Exercise brief ▸ Take the lines from the beginning of the data below through the line holding "lift-out instrument insert." and return exactly those.
Begin
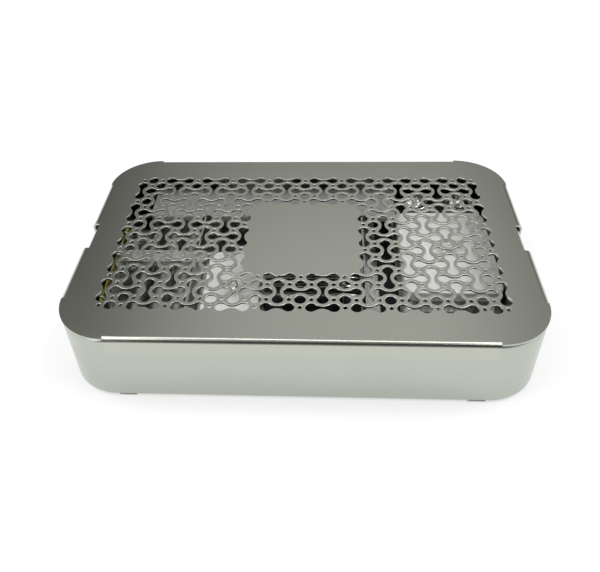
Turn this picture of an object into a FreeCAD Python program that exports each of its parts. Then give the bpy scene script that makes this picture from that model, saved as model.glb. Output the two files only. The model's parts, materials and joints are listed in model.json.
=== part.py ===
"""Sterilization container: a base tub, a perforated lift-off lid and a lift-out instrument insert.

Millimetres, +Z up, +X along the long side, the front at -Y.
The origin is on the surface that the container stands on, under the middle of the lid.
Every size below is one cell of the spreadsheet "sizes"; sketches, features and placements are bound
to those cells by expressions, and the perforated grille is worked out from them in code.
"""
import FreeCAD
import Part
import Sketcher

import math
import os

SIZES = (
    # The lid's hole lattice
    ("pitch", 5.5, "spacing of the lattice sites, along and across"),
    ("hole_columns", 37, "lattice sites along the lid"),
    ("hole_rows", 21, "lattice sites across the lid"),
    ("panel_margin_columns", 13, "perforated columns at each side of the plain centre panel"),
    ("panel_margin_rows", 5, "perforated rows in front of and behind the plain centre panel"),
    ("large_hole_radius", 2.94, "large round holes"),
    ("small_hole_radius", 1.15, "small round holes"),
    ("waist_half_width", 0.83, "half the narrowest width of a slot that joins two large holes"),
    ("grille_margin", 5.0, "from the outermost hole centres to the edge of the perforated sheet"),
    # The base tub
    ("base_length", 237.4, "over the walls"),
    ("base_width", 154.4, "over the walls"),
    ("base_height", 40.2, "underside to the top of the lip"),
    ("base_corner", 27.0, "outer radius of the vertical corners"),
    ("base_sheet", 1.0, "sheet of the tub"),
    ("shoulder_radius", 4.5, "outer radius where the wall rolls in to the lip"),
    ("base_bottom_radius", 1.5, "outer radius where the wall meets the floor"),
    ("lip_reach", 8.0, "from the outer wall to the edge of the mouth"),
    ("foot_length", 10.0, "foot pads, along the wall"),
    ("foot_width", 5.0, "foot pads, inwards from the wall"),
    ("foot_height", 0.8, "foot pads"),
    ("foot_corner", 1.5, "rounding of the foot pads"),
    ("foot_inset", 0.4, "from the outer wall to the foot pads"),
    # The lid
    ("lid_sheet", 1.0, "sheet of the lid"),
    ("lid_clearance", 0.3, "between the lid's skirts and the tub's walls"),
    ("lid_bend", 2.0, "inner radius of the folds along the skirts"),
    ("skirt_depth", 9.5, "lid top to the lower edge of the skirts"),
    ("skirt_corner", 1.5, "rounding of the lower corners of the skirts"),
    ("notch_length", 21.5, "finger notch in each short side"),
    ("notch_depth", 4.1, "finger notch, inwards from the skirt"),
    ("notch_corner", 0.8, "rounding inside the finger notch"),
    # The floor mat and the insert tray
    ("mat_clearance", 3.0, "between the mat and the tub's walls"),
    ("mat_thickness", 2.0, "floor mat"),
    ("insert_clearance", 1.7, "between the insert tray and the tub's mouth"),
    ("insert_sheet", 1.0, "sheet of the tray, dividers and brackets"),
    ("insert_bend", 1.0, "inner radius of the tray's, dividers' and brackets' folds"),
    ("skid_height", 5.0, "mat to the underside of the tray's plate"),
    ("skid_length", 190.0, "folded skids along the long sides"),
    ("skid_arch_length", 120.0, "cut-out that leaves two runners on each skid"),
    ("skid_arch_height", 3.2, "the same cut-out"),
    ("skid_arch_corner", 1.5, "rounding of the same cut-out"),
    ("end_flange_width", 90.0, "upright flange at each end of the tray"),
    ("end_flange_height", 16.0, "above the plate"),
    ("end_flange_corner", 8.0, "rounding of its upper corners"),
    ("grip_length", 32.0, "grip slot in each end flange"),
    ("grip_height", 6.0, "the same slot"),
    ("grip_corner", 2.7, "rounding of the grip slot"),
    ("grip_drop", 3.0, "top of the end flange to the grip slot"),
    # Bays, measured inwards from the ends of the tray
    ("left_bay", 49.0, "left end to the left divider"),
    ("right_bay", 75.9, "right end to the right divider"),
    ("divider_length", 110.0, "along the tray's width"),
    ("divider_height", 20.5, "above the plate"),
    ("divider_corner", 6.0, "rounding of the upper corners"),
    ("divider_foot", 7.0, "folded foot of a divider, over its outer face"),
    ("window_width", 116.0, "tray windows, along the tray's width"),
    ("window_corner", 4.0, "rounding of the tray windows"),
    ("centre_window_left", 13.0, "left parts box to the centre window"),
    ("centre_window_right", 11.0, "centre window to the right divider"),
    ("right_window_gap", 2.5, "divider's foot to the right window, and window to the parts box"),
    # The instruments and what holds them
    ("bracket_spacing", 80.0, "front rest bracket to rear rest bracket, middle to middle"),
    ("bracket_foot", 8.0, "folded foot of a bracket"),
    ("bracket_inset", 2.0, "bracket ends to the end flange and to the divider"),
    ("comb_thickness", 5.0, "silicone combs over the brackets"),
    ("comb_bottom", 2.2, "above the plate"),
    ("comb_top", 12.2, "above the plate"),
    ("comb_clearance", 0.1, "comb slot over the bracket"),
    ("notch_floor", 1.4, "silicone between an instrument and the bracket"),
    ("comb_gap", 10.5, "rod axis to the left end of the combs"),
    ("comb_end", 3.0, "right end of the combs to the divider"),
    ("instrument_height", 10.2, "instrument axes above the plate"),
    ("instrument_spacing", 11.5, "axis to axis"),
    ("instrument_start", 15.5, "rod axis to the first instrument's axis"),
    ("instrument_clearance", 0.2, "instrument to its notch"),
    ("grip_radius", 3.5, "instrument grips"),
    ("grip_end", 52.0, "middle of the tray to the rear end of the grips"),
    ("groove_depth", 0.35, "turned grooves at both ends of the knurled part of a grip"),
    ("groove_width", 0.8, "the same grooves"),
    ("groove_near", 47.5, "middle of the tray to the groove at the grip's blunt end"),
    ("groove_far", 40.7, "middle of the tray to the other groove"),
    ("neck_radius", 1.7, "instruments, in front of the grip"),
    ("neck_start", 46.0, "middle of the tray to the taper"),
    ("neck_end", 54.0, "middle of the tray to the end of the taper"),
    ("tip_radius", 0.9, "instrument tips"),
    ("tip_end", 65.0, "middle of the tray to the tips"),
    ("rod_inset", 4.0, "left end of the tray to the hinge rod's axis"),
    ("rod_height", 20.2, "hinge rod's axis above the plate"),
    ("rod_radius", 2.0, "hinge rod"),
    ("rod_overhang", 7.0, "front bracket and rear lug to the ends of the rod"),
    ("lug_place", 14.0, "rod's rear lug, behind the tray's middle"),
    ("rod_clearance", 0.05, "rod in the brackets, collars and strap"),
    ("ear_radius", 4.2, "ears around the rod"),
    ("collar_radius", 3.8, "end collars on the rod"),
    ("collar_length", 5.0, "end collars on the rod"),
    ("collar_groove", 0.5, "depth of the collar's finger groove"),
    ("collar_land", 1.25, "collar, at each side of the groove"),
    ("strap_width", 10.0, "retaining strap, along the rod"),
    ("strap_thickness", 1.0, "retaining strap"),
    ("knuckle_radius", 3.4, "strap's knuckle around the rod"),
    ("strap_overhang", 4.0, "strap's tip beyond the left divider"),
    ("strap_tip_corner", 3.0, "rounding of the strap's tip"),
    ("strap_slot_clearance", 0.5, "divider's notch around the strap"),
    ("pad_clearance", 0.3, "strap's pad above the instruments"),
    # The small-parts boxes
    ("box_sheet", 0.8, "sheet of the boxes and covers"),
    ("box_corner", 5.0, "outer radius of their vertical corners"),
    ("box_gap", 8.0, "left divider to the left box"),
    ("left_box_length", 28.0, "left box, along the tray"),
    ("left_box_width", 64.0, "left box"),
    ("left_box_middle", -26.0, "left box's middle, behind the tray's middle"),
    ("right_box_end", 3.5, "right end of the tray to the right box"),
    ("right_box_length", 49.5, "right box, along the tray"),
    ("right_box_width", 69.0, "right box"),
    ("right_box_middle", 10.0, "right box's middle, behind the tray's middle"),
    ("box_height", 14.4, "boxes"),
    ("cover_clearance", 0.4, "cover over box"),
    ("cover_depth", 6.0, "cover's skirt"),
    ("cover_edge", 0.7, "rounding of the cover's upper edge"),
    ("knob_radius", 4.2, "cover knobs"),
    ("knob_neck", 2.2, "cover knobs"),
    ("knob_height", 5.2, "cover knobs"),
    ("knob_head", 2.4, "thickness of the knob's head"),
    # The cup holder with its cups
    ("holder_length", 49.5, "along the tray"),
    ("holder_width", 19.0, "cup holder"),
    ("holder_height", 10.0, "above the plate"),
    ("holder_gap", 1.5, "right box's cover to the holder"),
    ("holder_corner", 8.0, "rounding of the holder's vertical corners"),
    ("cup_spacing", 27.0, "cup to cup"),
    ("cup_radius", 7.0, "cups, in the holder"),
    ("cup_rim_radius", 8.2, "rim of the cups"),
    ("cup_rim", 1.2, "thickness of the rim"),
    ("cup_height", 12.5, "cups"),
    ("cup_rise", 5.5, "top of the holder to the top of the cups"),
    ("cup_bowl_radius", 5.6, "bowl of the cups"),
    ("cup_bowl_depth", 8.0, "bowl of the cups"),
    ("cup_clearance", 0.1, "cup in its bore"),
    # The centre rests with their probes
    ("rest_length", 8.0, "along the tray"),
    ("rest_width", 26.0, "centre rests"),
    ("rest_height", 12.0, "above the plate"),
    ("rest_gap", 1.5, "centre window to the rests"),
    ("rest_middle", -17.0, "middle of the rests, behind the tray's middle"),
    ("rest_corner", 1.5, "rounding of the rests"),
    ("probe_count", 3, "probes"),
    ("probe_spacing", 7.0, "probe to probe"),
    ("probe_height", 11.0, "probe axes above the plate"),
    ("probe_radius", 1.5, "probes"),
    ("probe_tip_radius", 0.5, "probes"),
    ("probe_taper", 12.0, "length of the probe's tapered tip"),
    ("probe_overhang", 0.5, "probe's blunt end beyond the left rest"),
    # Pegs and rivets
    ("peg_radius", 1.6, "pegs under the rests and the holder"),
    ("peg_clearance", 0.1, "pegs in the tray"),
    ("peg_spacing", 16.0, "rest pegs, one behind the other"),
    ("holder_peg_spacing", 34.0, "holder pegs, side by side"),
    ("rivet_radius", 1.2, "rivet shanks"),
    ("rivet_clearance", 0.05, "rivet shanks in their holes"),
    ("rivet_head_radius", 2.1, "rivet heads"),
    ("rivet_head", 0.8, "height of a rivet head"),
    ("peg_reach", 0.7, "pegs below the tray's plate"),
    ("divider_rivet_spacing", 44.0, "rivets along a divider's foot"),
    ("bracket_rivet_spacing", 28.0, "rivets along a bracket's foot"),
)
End
Final result ▸
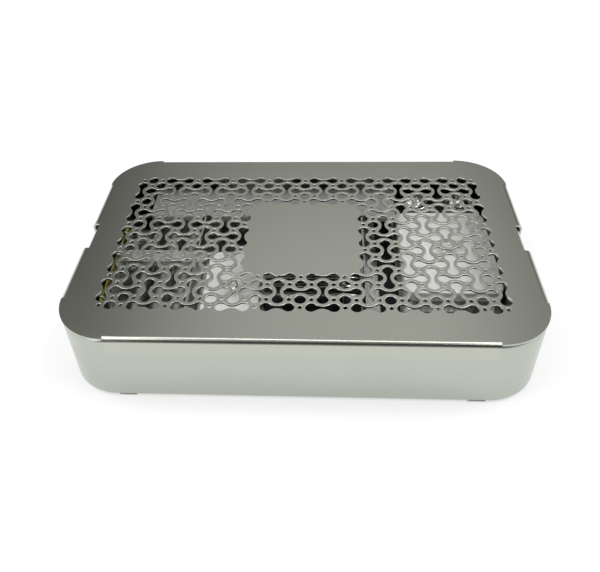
Turn this picture of an object into a FreeCAD Python program that exports each of its parts. Then give the bpy scene script that makes this picture from that model, saved as model.glb. Output the two files only. The model's parts, materials and joints are listed in model.json.
=== part.py ===
"""Sterilization container: a base tub, a perforated lift-off lid and a lift-out instrument insert.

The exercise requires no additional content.